No one and especially Jean, is negating all the growth she's had over the years as an X-Man and as a woman. Her decision has nothing to do with her mentally or emotionally resetting to her teenage self. I said nothing of the sort. "Pure" does not only equate to being young or virginal. It can also mean untainted, as in untainted by the PF and all the "darkness" that it brought to her life at the time.
It's not about the first time she wore the dress...but the last time/moment she wore the dress as herself "untainted" and uninfluenced by the PF. When she was only "Jean Grey", and not Phoenix or Dark Phoenix. In the panels below, from the AiPT interview which speak to that moment, she a grown woman. "I started as Marvel Girl, and that's how I'll finish" That is the pivotal moment to which JDW and HiX-Man are referring. And which speak to her life before the PF came in an complicated things. After which, as Jean, as truly herself, she sacrifices herself to save the Universe from the PF.

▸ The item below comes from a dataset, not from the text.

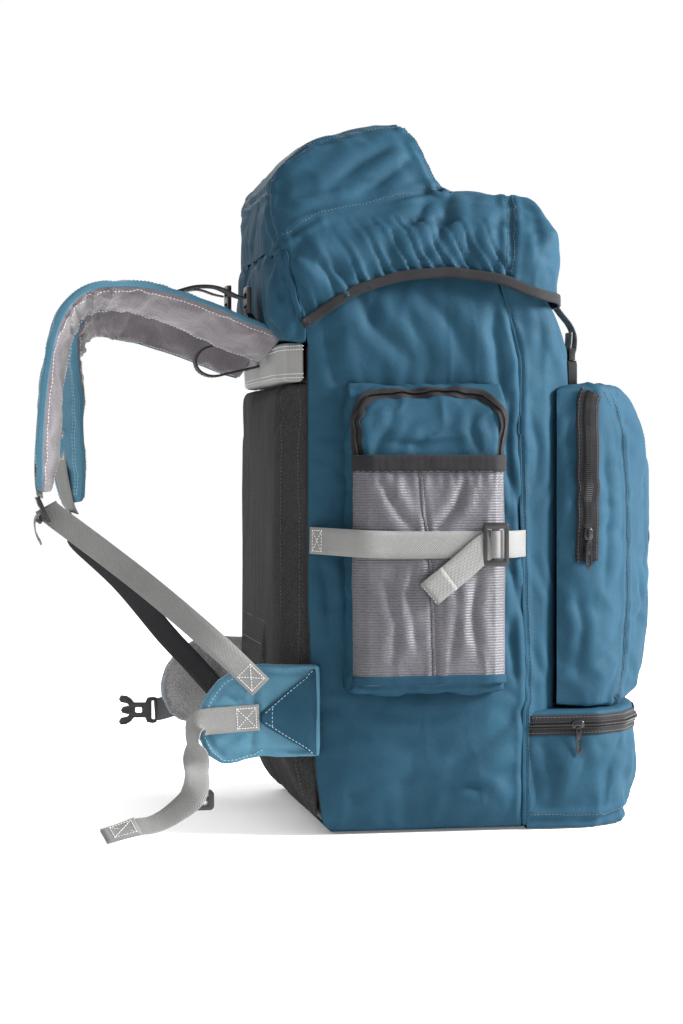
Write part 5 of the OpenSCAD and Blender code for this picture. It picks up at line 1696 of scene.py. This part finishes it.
keeper = plate("waist_socket", rounded(30, 18, 4), 9.0, placed((-265, -179.5, 39), (1, 0, 0), (0, 0, 1)),
               [slot_hole(0, 4.4, 20, 3.0), slot_hole(0, -2.6, 18, 4.4)], bevel=1.4)
dress(keeper, "hip_left", PLASTIC, ["waist_buckle_socket"])
a = math.radians(-8.0)
along, across = np.array([math.cos(a), math.sin(a), 0]), np.array([0, 0, 1])
prong_at = np.array([-268.0, 180.0, 82.0])
BARB = [(0, -13), (0, 13), (-4, 14), (-10, 13), (-12, 8), (-24, 8), (-27, 12), (-32, 15), (-38, 15.5), (-40, 12),
        (-38, 8.5),
        (-31, 7), (-29, 4.6), (-36, 3.2), (-38, 0), (-36, -3.2), (-29, -4.6), (-31, -7), (-38, -8.5), (-40, -12),
        (-38, -15.5), (-32, -15), (-27, -12), (-24, -8), (-12, -8), (-10, -13), (-4, -14)]
prong = plate("waist_prong", BARB, 6.0, placed(prong_at, along, across),
              [slot_hole(-3.4, 0, 3.6, 20), slot_hole(-19, 0, 7, 6)],
              bevel=1.2)
dress(prong, "hip_right", PLASTIC, ["waist_buckle_prong"])

# %% [markdown]
# ## Gear loops down the front, lid straps with their buckles

# %%
DAISY = [(203, 0, 346), (203.5, 0, 336), (207, 0, 330), (214.5, 0, 322), (214.5, 0, 308), (208, 0, 300),
         (207, 0, 290), (208, 0, 284),
         (215.5, 0, 277), (215.5, 0, 263), (208.5, 0, 256), (207, 0, 246), (207, 0, 240), (213, 0, 232),
         (211.5, 0, 217),
         (204, 0, 210), (202.5, 0, 200), (203, 0, 195), (206.5, 0, 188), (203.5, 0, 173), (197, 0, 165),
         (196, 0, 156)]
daisy, _ = ribbon("gear_loop_webbing", DAISY, [(1, 0, 0)] * len(DAISY), 20, 1.8, step=2.0)
dress(daisy, "pack", WEB_BLACK_AND_SHADE, ["gear_loops"])
backing, mid = ribbon("gear_loop_backing", [(204.5, 0, 350), (206.5, 0, 300), (207, 0, 250), (203, 0, 200),
                                            (196, 0, 160)],
                      [(1, 0, 0)] * 5, 22, 1.2)
dress(backing, "pack", WEB_BLACK_AND_SHADE)
tacks = []
for z, x in ((346, 204.2), (294, 208.4), (248, 208.4), (203, 204.4), (158, 197.6)):
    tacks += [[(x + 0.7, -8, z + k), (x + 0.7, 8, z + k)] for k in (-1.6, 1.6)]
row("gear_loop_bartacks", [resample(t, 2) for t in tacks], "pack", "black_webbing", THREAD_GREY, pitch=1.6,
    length=1.3)

for s, name in ((-1, "left"), (1, "right")):
    y = 62 * s
    route = [(101, y, 503), (108.5, y, 493), (117.5, y, 482), (122, y, 472), (122.6, y, 463), (121.5, y, 455),
             (119, y, 451),
             (116, y, 455), (117, y, 464), (117.5, y, 474)]
    facing_out = [(0.7, 0, 0.7), (0.7, 0, 0.7), (0.8, 0, 0.5), (1, 0, 0.1), (1, 0, 0), (0.8, 0, -0.6), (0, 0, -1),
                  (-1, 0, -0.2),
                  (-1, 0, 0), (-1, 0, 0)]
    strap, mid = ribbon("lid_strap_cloth_" + name, route, facing_out, 22, 1.5, step=2.5)
    dress(strap, "lid", WEB, ["lid_straps"])
    row("lid_strap_stitch_" + name, box_rows(mid, 0, 4), "lid", "grey_webbing", THREAD_GREY, pitch=2.6, length=1.8)
    base = plate("lid_buckle_body_" + name, [(-14, -12), (-12, -13), (12, -13), (14, -12), (14, 9), (11, 13),
                                             (5, 10.5), (-5, 10.5),
                                             (-11, 13), (-14, 9)], 8.6,
                 placed((117.6, y, 433), (0, 1, 0), (0, 0, 1)),
                 [slot_hole(0, -7.5, 20, 3.4), slot_hole(-10.2, 3.0, 3.6, 9.0), slot_hole(10.2, 3.0, 3.6, 9.0)],
                 bevel=1.4)
    dress(base, "pack", PLASTIC, ["lid_buckle_housings"])
    clip = plate("lid_prong_plate_" + name, [(-12, 14.3), (12, 14.3), (12.4, 22), (10, 25), (-10, 25),
                                             (-12.4, 22)], 5.6,
                 placed((117.6, y, 433), (0, 1, 0), (0, 0, 1)), [slot_hole(0, 20.2, 18, 3.6)], bevel=1.0)
    dress(clip, "lid_prong_" + name, PLASTIC)
    frame["nodes"]["lid_prong_" + name].data.materials.clear()
    frame["nodes"]["lid_prong_" + name].data.materials.append(PLASTIC)
    anchor, mid = ribbon("lid_buckle_anchor_" + name, [(112.8, y, 396), (113.4, y, 410), (114.8, y, 420),
                                                       (118.8, y, 424), (121, y, 426.4),
                                                       (119.4, y, 428), (116, y, 424), (113.8, y, 414)],
                         [(1, 0, 0), (1, 0, 0), (1, 0, 0), (0.7, 0, -0.7), (1, 0, 0.6), (0, 0, 1), (-1, 0, 0),
                          (-1, 0, 0)], 20, 1.3,
                         step=2.0)
    dress(anchor, "pack", WEB)

# %% [markdown]
# ## Inside the mouth: gathered collar, drawcord with its lock, and the divider floor

# %%
COLLAR = [(-158, 146), (24, 146), (44, 137), (58, 122), (70, 94), (76, 58), (77, 0)]
COLLAR = np.array(both(COLLAR, 1), float)
COLLAR = np.vstack([COLLAR, COLLAR[:1]])
collar_s = np.concatenate([[0], np.cumsum(np.linalg.norm(np.diff(COLLAR, axis=0), axis=1))])
collar_s /= collar_s[-1]


def collar_place(u, v):
    z = 487 + 45 * v
    shrink = 1 - 0.1 * v
    x = -30 + (np.interp(u, collar_s, COLLAR[:, 0]) + 30) * shrink
    y = np.interp(u, collar_s, COLLAR[:, 1]) * shrink
    gathered = 1.5 * np.sin(2 * np.pi * u * 62 + 2 * np.sin(2 * np.pi * u * 5)) * v
    length = np.hypot(x + 30, y)
    return x + (x + 30) / length * gathered, y + y / length * gathered, z


collar = grid("collar_cloth", collar_place, 400, 14)
faces_out(thick(collar, 1.0, offset=0.0))
dress(collar, "pack", COATING, ["collar"])
ledge = grid("collar_ledge", lambda u, v: (-30 + (np.interp(u, collar_s, COLLAR[:, 0]) + 30) * (1 + 0.085 * v),
                                          np.interp(u, collar_s, COLLAR[:, 1]) * (1 + 0.085 * v),
                                           488 - 2 * np.sin(np.pi * v)), 200, 6)
faces_out(thick(ledge, 1.0, offset=0.0))
dress(ledge, "pack", COATING)
loop = np.stack([-30 + (COLLAR[:, 0] + 30) * 0.9, COLLAR[:, 1] * 0.9, np.full(len(COLLAR), 533.6)], axis=1)
cord_line = smooth_line(loop[:-1], 4.0, closed=True)


def tube(name, line, radius, sides=8):
    """A round cord along a line."""
    ahead = unit(np.gradient(line, axis=0))
    side = unit(np.cross(ahead, np.where(np.abs(ahead[:, 2:]) > 0.9, [[1.0, 0, 0]], [[0, 0, 1.0]])))
    up = np.cross(side, ahead)
    angle = 2 * np.pi * np.arange(sides) / sides
    ring = line[:, None] + radius * (side[:, None] * np.cos(angle)[:, None] + up[:, None] * np.sin(angle)[:, None])
    m = len(line)
    faces = [(i * sides + j, i * sides + (j + 1) % sides, (i + 1) * sides + (j + 1) % sides, (i + 1) * sides + j)
             for i in range(m - 1) for j in range(sides)]
    faces += [tuple(range(sides))[::-1], tuple((m - 1) * sides + j for j in range(sides))]
    return faces_out(make(name, ring.reshape(-1, 3), faces))


drawcord = tube("drawcord_loop", np.vstack([cord_line, cord_line[:1]]), 1.7)
dress(drawcord, "pack", WEB_BLACK_AND_SHADE, ["drawcord"])
ends = [smooth_line([(64, -3 * s, 533), (62, -3 * s, 529), (57, -2 * s, 528), (48, -3 * s, 526), (42, -5 * s, 520),
                     (40, -9 * s, 512)], 3.0)
        for s in (-1, 1)]
for i, line in enumerate(ends):
    dress(tube("drawcord_end_%d" % i, line, 1.6), "pack", WEB_BLACK_AND_SHADE)
divider = grid("divider_cloth", lambda u, v: (-147 + (248 - 46 * np.abs(2 * v - 1) ** 6) * u, -154 + 308 * v,
                                              110.5 - 2.2 * np.sin(np.pi * u) * np.sin(np.pi * v)), 40, 44)
push(divider, 1.0 * noise(coords(divider), 40, 141))
faces_out(thick(divider, 1.2, offset=0.0))
dress(divider, "pack", COATING, ["divider_floor"])

# %% [markdown]
# Hard CAD parts that keep their own shape take their materials here.

# %%
for node_name, material in (("frame_sheet", SHEET_PLASTIC), ("back_stays", ALUMINIUM), ("cord_lock_body", PLASTIC),
                            ("cord_lock_button", PLASTIC)):
    mesh = frame["nodes"][node_name].data
    mesh.materials.clear()
    mesh.materials.append(material)
shown = [n for n, o in frame["nodes"].items() if not o.hide_render]
print("CAD nodes still shown:", shown)

# %% [markdown]
# ## Floor, light and camera

# %%
ground = bpy.data.meshes.new("ground")
ground.from_pydata([(-6, -6, -0.001), (6, -6, -0.001), (6, 8, -0.001), (-6, 8, -0.001)], [], [(0, 1, 2, 3)])
ground_obj = bpy.data.objects.new("ground", ground)
scene.collection.objects.link(ground_obj)
floor = hard("pale_floor", "#f6f6f5", rough=0.8, bump=0.0)
glow = next(n for n in floor.node_tree.nodes if n.type == "BSDF_PRINCIPLED").inputs
glow["Emission Color"].default_value = (1.0, 1.0, 1.0, 1.0)
glow["Emission Strength"].default_value = 0.14
ground.materials.append(floor)

world = bpy.data.worlds.new("studio")
scene.world = world
world.use_nodes = True
world.node_tree.nodes["Background"].inputs["Color"].default_value = (1.0, 1.0, 1.0, 1.0)
world.node_tree.nodes["Background"].inputs["Strength"].default_value = 1.0


def area_light(name, where, look, size, watts, tint="#ffffff"):
    data = bpy.data.lights.new(name, "AREA")
    data.shape = "RECTANGLE"
    data.size, data.size_y = size
    data.energy = watts
    data.color = srgb(tint)[:3]
    lamp = bpy.data.objects.new(name, data)
    scene.collection.objects.link(lamp)
    lamp.location = where
    lamp.rotation_euler = (Vector(look) - Vector(where)).to_track_quat("-Z", "Y").to_euler()
    return lamp


area_light("key", (2.5, -0.75, 1.5), (0.0, 0.0, 0.35), (1.0, 1.0), 330)
area_light("fill", (-2.2, -1.6, 1.9), (0.0, 0.0, 0.35), (1.3, 1.3), 8)
area_light("rim", (-0.6, 2.2, 1.9), (0.0, 0.0, 0.4), (1.6, 1.2), 24)

camera_data = bpy.data.cameras.new("camera")
camera = bpy.data.objects.new("camera", camera_data)
scene.collection.objects.link(camera)
camera_data.sensor_width = 36.0
camera_data.sensor_fit = "AUTO"
camera_data.lens = 80.9
camera_data.shift_y = -57 / 1024
camera_data.dof.use_dof = False
camera.location = (-0.4994, -2.2651, 0.353)
camera.rotation_euler = (math.radians(90), 0, math.radians(-10))
scene.camera = camera
scene.view_settings.view_transform = "Standard"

Jean Grey and Scott MG.jpg
Last edited by Devaishwarya; 06-15-2021 at 05:42 AM.
Lord Ewing *Praise His name! Uplift Him in song!* Your divine works will be remembered and glorified in worship for all eternity. Amen!
I understand that they meant that moment as well. Not the Resurrection story.

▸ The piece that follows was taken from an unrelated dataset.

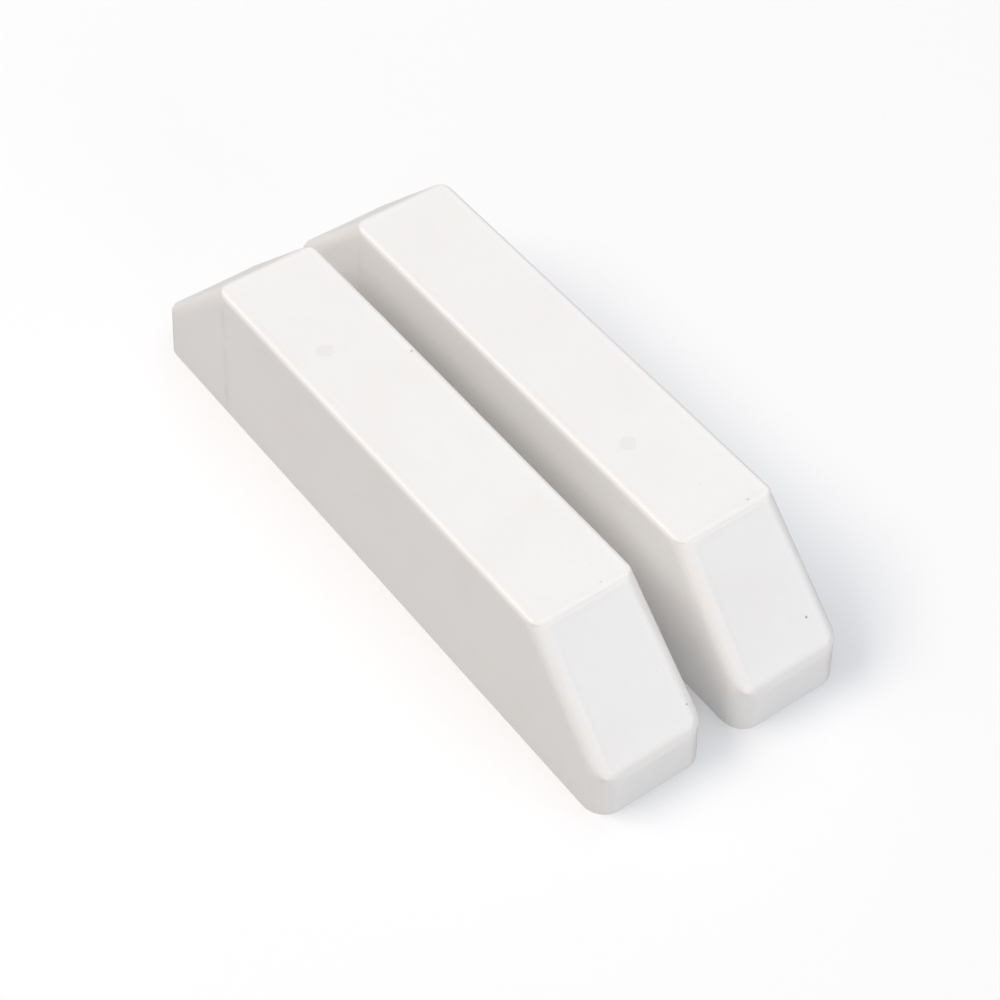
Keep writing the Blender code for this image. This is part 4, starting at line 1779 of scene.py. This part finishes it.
@dataclass
class Studio:
    """A pale floor, soft lights and the camera."""

    sky: float = 0.42
    sky_colour: Colour = (1.0, 1.0, 1.02)
    floor_colour: Colour = (1.0, 1.0, 1.0)
    floor_bounce: Colour = (0.44, 0.44, 0.44)
    camera_place: Point = (111.954 * MM, -84.361 * MM, 159.419 * MM)
    camera_way: Point = (-0.523352, 0.402454, -0.751088)
    camera_up: Point = (-0.612142, 0.435607, 0.659946)
    lens: float = 88.976
    boxes: tuple[SoftBox, ...] = (
        SoftBox("overhead_light", (0.0, 0.1, 1.1), (0.0, 0.0, 0.0), (1.5, 1.5), 5.6, (0.87, 0.93, 1.0)),
        SoftBox("side_light", (-0.42, -0.60, 0.84), (0.0, 0.0, 0.0), (1.0, 0.45), 5.6, (1.0, 0.92, 0.85)),
        SoftBox("front_light", (1.0, -0.1, 0.09), (0.0, 0.0, 0.0), (1.0, 0.16), 3.5, (0.95, 0.96, 1.0)),
    )

    def _floor(self) -> None:
        """A wide pale floor with a faint paper grain."""
        bm = bmesh.new()
        bmesh.ops.create_grid(bm, x_segments=1, y_segments=1, size=3.0)
        mesh = kept(bm, "studio_floor")
        floor = shown("studio_floor", mesh)
        surface = Surface("studio_paper")
        graph = surface.graph
        grain = surface.grain(6.0, 400.0, 0.5)
        pale = tuple(channel * 0.985 for channel in self.floor_colour)
        seen = graph.mix(grain.outputs["Clouds"], pale, self.floor_colour)
        direct = graph.add("ShaderNodeLightPath", {}).outputs["Is Camera Ray"]
        surface.feed(Base_Color=graph.mix(direct, self.floor_bounce, seen))
        surface.plain(Roughness=0.9, Specular_IOR_Level=0.1)
        mesh.materials.append(surface.material)

    def _sky(self) -> None:
        """An even pale surround."""
        world = bpy.data.worlds.new("studio_surround")
        world.use_nodes = True
        background = world.node_tree.nodes["Background"]
        background.inputs["Color"].default_value = (*self.sky_colour, 1.0)
        background.inputs["Strength"].default_value = self.sky
        bpy.context.scene.world = world

    def _camera(self) -> None:
        """The camera, at its fitted place."""
        data = bpy.data.cameras.new("studio_camera")
        data.lens = self.lens
        data.sensor_width = 36.0
        data.clip_start = 0.005
        data.clip_end = 20.0
        camera = shown("studio_camera", data)
        back = -Vector(self.camera_way).normalized()
        right = Vector(self.camera_up).cross(back).normalized()
        turn = Matrix((right, back.cross(right), back)).transposed()
        camera.matrix_world = Matrix.Translation(self.camera_place) @ turn.to_4x4()
        bpy.context.scene.camera = camera

    def build(self) -> None:
        """Makes the whole set."""
        self._floor()
        self._sky()
        self._camera()
        for box in self.boxes:
            box.build()
        bpy.context.scene.view_settings.view_transform = "Standard"


TOP = 14.0
SPECKS = (
    (29.61, 9.94, 6.75, 0.13, 0.85),
    (30.32, -2.83, 6.02, 0.09, 0.7),
    (27.91, -4.08, 8.48, 0.08, 0.35),
    (26.05, -4.41, 10.38, 0.07, 0.3),
    (21.71, -5.04, TOP, 0.10, 0.3),
    (19.93, -4.63, TOP, 0.08, 0.25),
    (18.48, 7.49, TOP, 0.09, 0.3),
    (21.84, 9.50, TOP, 0.12, 0.35),
    (-6.89, -2.58, TOP, 0.14, 0.6),
)
GATES = {"switch": (-11.04 * MM, -8.44 * MM), "magnet": (11.59 * MM, 5.58 * MM)}


def finishes() -> dict[str, Finish]:
    """Every finish, by the record's slot.

    Returns:
        The finishes.
    """
    specks = tuple(Speck((x * MM, y * MM, z * MM), wide * MM, strength) for x, y, z, wide, strength in SPECKS)
    gates = tuple((*GATES[unit], TOP * MM) for unit in ("magnet", "switch"))
    return {
        "cover_plastic": CoverPlastic(gates=gates, specks=specks),
        "base_plastic": MattePlastic(),
        "brass": WorkedMetal("brass", (0.83, 0.62, 0.30), (0.55, 0.38, 0.17), 0.24),
        "plated_steel": WorkedMetal("plated_steel", (0.74, 0.745, 0.75), (0.50, 0.50, 0.49), 0.22),
        "reed_glass": GreenGlass(),
        "reed_alloy": WorkedMetal(
            "reed_alloy", (0.72, 0.70, 0.66), (0.52, 0.50, 0.46), 0.26, mark_scale=7000.0, mark_stretch=0.03
        ),
        "sleeve_rubber": Silicone(),
        "solder": WorkedMetal(
            "solder", (0.78, 0.78, 0.79), (0.50, 0.50, 0.52), 0.28, mark_scale=1500.0, mark_stretch=1.0
        ),
        "magnet": CastMagnet(),
    }


def build_covers(shop: Workshop) -> None:
    """The two covers.

    Args:
        shop: Where they're finished.
    """
    nicks = {
        "switch": Dent((-6.89 * MM, -2.50 * MM), 0.28 * MM, 0.10 * MM),
        "magnet": Dent((16.74 * MM, 1.85 * MM), 0.22 * MM, 0.06 * MM),
    }
    for unit, seed in (("switch", 3.1), ("magnet", 8.6)):
        part = Part(f"{unit}_cover_shell", f"{unit}_cap", "cover_plastic", f"{unit}_cover", SOFT_FACETS)
        gate = Dent(GATES[unit], 0.16 * MM, 0.010 * MM, ring=0.66 * MM)
        CoverShell(part, (gate, nicks[unit]), seed).build(shop)


def build_insides(shop: Workshop) -> None:
    """Everything under the two covers.

    Args:
        shop: Where the pieces are finished.
    """
    SwitchBase(
        Part("switch_base_moulded", "switch_unit", "base_plastic", "switch_base"),
        witness_places=(-10.4 * MM, 10.4 * MM),
    ).build(shop)
    for number, side in ((1, Side.LOW), (2, Side.HIGH)):
        Terminal(number, side).build(shop)
    ReedSwitch().build(shop)
    MagnetBase(
        Part("magnet_base_moulded", "magnet_unit", "base_plastic", "magnet_base"),
        witness_places=(-20.6 * MM, 20.6 * MM),
    ).build(shop)
    BarMagnet().build(shop)


def main() -> None:
    """Builds the object and its studio."""
    logging.basicConfig(level=logging.INFO, format="%(name)s %(message)s")
    shop = Workshop(finishes())
    build_covers(shop)
    build_insides(shop)
    Studio().build()


if __name__ == "__main__":
    main()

The thing is, at that moment on those panels (at the end of the DPS), Jean has already been "tainted" by the Phoenix, as you put. She is, in fact, still carrying the force with her. So I'm suggesting that that's not the significance of the dress.
The significance of the dress, at that moment, is not about living as Jean Grey. It's about dying as Jean Grey (because she understands that's what is going to happen, one way or another). That dress, at that moment, represents her "truest self" because it's the only individual, non-Phoenix uniform she has had so far.

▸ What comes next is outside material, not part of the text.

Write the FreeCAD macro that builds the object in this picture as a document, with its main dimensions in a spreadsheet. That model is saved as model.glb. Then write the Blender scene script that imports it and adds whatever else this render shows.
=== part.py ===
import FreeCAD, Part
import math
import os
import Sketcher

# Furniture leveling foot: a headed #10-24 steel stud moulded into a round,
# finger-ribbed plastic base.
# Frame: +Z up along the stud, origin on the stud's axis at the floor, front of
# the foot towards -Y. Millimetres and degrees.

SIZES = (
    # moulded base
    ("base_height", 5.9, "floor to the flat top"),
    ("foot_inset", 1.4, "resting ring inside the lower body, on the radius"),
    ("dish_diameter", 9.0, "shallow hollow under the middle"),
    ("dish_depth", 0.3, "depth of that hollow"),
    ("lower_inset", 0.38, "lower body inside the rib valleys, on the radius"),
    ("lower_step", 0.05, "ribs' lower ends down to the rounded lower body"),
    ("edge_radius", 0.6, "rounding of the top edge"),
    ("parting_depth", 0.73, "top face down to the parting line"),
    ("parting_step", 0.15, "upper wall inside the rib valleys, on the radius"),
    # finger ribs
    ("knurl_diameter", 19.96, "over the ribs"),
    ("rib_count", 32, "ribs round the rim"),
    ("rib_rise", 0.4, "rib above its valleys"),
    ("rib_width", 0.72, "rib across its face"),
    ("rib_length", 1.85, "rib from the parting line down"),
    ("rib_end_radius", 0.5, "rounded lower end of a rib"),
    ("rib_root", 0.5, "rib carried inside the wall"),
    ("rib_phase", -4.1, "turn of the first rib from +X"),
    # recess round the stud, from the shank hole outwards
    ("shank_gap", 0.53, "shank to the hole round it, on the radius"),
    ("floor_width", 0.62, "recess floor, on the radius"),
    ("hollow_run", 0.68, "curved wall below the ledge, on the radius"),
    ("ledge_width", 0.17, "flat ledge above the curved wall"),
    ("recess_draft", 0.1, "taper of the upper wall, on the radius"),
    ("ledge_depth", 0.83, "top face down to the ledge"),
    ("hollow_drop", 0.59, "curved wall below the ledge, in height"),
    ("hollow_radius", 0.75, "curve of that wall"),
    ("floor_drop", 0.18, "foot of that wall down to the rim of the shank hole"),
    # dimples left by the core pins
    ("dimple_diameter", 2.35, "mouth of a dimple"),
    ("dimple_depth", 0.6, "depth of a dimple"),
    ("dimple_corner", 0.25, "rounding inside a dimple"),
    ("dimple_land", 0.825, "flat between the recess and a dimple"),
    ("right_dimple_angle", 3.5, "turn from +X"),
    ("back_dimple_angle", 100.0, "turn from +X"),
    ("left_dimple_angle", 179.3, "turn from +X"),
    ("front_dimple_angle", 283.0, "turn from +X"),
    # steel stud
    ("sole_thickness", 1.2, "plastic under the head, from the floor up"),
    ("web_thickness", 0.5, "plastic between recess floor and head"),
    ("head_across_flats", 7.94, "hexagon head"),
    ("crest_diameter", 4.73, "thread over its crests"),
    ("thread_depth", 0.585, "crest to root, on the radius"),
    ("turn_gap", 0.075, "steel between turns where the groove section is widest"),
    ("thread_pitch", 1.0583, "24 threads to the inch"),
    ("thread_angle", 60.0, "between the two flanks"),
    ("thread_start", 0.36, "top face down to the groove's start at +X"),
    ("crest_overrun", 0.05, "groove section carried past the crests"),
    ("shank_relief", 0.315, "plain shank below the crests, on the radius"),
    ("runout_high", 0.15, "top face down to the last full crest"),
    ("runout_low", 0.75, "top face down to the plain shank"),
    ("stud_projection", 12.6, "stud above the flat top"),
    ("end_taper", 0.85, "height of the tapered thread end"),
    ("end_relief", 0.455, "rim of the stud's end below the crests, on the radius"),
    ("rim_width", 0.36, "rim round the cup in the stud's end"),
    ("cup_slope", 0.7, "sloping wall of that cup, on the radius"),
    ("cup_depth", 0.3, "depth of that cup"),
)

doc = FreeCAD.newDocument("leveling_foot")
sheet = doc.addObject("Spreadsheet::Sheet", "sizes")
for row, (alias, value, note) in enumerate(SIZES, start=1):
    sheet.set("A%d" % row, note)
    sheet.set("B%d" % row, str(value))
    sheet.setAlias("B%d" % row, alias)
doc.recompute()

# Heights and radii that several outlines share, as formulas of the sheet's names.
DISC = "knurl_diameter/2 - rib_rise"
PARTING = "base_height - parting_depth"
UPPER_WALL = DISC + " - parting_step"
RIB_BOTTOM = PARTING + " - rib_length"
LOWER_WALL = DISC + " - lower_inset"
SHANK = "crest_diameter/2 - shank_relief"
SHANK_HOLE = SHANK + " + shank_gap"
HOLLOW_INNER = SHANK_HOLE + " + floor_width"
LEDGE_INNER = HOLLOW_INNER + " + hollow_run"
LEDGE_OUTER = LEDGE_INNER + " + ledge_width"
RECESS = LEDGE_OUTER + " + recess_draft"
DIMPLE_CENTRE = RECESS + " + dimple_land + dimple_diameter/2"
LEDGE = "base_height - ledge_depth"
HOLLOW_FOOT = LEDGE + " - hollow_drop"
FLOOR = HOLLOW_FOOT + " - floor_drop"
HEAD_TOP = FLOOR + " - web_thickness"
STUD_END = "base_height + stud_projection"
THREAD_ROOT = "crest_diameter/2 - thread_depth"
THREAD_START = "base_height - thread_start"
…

So I'll repeat my point: it doesn't make sense for her to choose the dress now, to represent who she is, her willing to *live* (not die) without the Phoenix. It doesn't make sense that she sees all the experiences she has lived in her rich life as "tainted" by the Phoenix.
Now, we can obviously, agree to disagree on that. So if you don't have anything else to add, I'd say let's do so?